_Direction_.
Everything from the line containing "before = set(bpy.data.objects)" down to the line containing "BEND_UNIT = 0.100" is to be returned exactly; include both boundary lines and leave out all others.

-- -- --

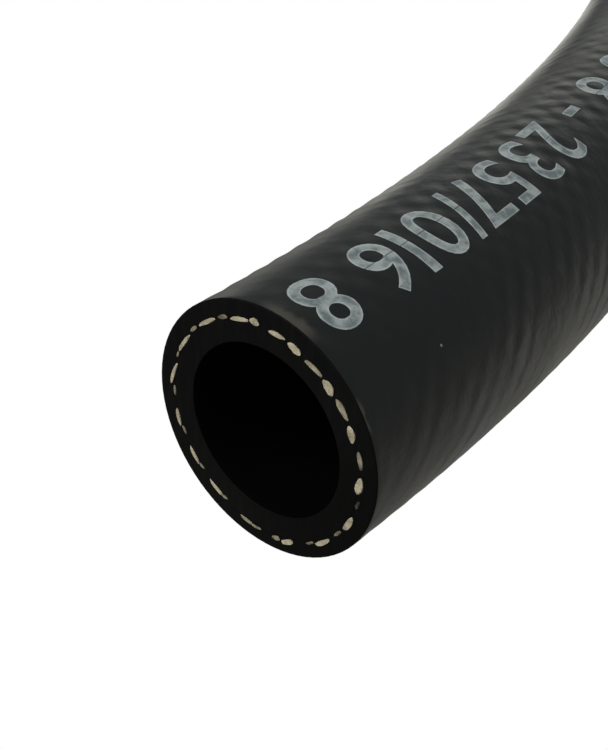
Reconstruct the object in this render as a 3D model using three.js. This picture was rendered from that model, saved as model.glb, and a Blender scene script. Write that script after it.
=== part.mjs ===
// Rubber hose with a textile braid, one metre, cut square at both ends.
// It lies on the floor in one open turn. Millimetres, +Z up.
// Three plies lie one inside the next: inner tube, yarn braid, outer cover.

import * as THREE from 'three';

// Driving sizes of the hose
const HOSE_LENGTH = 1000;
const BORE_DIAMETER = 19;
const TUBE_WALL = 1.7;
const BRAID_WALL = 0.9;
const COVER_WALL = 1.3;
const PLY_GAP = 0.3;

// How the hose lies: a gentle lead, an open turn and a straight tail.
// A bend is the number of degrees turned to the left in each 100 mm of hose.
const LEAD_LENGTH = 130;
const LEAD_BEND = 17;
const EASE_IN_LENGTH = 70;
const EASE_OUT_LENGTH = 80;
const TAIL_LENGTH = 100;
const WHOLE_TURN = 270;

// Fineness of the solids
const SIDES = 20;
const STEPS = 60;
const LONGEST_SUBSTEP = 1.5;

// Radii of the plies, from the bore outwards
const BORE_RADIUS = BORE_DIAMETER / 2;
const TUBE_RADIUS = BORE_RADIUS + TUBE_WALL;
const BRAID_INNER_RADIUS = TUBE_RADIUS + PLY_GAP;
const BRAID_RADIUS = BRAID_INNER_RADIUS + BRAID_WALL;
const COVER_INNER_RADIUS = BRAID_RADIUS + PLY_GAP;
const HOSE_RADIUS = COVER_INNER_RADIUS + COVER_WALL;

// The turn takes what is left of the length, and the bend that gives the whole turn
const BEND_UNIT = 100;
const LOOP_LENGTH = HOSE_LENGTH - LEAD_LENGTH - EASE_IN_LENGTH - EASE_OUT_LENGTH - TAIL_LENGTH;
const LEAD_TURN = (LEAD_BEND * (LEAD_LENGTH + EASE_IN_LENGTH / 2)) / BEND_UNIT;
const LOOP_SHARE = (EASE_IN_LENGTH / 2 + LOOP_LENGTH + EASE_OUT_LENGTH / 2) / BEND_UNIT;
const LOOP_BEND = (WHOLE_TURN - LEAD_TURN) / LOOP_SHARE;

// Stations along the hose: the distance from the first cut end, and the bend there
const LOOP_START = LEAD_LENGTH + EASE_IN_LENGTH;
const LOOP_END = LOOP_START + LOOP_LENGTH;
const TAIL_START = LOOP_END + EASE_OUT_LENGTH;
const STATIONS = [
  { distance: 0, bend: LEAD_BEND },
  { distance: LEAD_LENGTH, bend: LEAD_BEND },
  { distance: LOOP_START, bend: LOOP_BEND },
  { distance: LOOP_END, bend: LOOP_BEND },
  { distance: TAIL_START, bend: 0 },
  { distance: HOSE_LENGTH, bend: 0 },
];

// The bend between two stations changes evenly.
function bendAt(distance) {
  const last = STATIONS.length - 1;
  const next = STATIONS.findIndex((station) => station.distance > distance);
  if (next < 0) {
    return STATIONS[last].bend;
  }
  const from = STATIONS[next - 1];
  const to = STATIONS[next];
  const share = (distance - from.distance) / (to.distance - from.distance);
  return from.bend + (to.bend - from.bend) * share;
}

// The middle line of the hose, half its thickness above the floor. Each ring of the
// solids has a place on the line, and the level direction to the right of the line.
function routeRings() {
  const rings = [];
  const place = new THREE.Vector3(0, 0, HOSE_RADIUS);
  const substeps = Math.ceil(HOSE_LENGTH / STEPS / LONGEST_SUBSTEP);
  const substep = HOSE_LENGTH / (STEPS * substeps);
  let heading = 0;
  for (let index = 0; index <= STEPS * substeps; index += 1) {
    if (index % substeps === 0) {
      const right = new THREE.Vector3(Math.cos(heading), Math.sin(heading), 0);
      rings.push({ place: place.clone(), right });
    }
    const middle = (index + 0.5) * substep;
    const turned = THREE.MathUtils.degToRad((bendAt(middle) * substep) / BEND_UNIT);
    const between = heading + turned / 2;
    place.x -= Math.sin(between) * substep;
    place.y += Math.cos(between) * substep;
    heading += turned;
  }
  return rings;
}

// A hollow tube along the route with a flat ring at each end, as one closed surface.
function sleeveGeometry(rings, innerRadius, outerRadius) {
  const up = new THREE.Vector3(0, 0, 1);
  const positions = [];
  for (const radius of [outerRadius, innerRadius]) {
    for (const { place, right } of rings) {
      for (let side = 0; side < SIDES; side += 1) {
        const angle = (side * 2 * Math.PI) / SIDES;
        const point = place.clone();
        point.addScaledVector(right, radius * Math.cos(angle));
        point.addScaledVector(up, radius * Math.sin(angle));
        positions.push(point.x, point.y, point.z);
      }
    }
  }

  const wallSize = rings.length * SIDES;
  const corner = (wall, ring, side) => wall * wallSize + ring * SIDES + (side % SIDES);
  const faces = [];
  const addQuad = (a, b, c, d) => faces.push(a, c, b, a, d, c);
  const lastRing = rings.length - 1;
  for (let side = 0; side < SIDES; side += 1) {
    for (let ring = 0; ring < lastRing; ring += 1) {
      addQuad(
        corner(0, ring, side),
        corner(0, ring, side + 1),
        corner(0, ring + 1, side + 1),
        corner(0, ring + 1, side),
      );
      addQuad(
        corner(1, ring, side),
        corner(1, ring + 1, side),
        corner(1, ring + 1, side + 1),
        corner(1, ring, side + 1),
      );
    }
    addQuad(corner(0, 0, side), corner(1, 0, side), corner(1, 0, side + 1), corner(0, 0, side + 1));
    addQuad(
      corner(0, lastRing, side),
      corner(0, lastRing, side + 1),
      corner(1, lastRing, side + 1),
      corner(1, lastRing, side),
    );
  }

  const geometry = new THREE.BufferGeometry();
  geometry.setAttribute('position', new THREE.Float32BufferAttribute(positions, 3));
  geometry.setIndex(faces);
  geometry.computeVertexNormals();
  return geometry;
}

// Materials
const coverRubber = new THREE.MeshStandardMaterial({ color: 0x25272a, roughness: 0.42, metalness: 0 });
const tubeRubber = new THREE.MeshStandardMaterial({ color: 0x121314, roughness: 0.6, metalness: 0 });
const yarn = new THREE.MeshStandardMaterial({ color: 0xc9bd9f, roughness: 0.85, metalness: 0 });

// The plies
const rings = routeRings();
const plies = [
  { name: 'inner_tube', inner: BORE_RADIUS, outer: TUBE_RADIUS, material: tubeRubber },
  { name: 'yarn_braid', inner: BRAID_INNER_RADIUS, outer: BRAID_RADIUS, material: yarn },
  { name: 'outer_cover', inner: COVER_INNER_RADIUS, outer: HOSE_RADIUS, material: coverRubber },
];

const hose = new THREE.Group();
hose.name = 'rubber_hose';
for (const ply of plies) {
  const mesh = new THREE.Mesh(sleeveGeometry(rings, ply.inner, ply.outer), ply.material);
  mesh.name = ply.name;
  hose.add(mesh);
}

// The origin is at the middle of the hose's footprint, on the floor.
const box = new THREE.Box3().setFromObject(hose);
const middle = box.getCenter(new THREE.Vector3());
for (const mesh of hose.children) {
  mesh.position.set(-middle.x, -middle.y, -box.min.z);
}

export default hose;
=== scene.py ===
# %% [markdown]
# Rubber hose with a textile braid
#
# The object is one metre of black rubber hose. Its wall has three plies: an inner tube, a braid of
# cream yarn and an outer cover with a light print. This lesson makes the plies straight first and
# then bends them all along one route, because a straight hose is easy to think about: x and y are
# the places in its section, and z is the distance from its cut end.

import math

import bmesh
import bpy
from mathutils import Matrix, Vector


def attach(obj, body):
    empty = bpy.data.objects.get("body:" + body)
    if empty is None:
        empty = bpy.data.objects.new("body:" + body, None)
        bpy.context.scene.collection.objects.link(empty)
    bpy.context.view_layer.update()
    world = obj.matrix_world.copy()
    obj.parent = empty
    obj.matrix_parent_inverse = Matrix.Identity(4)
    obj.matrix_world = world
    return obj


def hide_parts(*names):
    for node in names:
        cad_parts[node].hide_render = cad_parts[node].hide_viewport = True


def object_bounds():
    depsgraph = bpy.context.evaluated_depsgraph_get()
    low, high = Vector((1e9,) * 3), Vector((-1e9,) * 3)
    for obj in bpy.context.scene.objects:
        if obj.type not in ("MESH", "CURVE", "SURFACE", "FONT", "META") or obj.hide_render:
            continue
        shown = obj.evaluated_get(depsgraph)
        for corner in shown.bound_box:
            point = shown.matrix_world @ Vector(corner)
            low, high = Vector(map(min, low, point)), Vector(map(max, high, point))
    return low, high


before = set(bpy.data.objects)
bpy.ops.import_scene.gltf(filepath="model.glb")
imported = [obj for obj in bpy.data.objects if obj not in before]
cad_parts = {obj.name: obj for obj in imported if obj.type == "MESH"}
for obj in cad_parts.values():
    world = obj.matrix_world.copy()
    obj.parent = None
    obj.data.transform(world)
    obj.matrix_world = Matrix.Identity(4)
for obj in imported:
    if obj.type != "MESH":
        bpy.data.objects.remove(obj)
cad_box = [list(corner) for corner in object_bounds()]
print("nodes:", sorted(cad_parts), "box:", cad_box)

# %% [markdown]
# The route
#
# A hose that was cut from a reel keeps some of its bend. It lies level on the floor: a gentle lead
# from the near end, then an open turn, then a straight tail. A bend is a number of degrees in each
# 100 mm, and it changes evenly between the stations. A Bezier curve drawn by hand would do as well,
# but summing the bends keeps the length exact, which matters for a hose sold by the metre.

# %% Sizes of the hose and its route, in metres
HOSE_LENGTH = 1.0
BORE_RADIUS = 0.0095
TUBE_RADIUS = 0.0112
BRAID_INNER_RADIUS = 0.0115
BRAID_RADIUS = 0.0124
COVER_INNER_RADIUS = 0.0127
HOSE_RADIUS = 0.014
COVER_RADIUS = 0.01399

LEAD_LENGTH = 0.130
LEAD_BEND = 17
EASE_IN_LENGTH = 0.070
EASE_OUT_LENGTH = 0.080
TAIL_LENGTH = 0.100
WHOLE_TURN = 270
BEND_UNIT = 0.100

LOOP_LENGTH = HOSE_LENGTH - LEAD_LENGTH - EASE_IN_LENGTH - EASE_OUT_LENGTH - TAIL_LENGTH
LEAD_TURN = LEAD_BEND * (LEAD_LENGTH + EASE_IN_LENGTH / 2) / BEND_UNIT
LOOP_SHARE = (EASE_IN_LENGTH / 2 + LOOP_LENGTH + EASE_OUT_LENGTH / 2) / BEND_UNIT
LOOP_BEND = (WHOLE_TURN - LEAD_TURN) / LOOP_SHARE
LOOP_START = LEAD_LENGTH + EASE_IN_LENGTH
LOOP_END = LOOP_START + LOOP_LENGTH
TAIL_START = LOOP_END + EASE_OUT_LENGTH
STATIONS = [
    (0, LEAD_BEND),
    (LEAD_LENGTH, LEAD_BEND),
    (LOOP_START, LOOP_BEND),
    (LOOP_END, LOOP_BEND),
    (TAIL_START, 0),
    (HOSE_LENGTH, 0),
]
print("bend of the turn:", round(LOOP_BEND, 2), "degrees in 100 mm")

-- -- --

_Completed exercise_.
before = set(bpy.data.objects)
bpy.ops.import_scene.gltf(filepath="model.glb")
imported = [obj for obj in bpy.data.objects if obj not in before]
cad_parts = {obj.name: obj for obj in imported if obj.type == "MESH"}
for obj in cad_parts.values():
    world = obj.matrix_world.copy()
    obj.parent = None
    obj.data.transform(world)
    obj.matrix_world = Matrix.Identity(4)
for obj in imported:
    if obj.type != "MESH":
        bpy.data.objects.remove(obj)
cad_box = [list(corner) for corner in object_bounds()]
print("nodes:", sorted(cad_parts), "box:", cad_box)

# %% [markdown]
# The route
#
# A hose that was cut from a reel keeps some of its bend. It lies level on the floor: a gentle lead
# from the near end, then an open turn, then a straight tail. A bend is a number of degrees in each
# 100 mm, and it changes evenly between the stations. A Bezier curve drawn by hand would do as well,
# but summing the bends keeps the length exact, which matters for a hose sold by the metre.

# %% Sizes of the hose and its route, in metres
HOSE_LENGTH = 1.0
BORE_RADIUS = 0.0095
TUBE_RADIUS = 0.0112
BRAID_INNER_RADIUS = 0.0115
BRAID_RADIUS = 0.0124
COVER_INNER_RADIUS = 0.0127
HOSE_RADIUS = 0.014
COVER_RADIUS = 0.01399

LEAD_LENGTH = 0.130
LEAD_BEND = 17
EASE_IN_LENGTH = 0.070
EASE_OUT_LENGTH = 0.080
TAIL_LENGTH = 0.100
WHOLE_TURN = 270
BEND_UNIT = 0.100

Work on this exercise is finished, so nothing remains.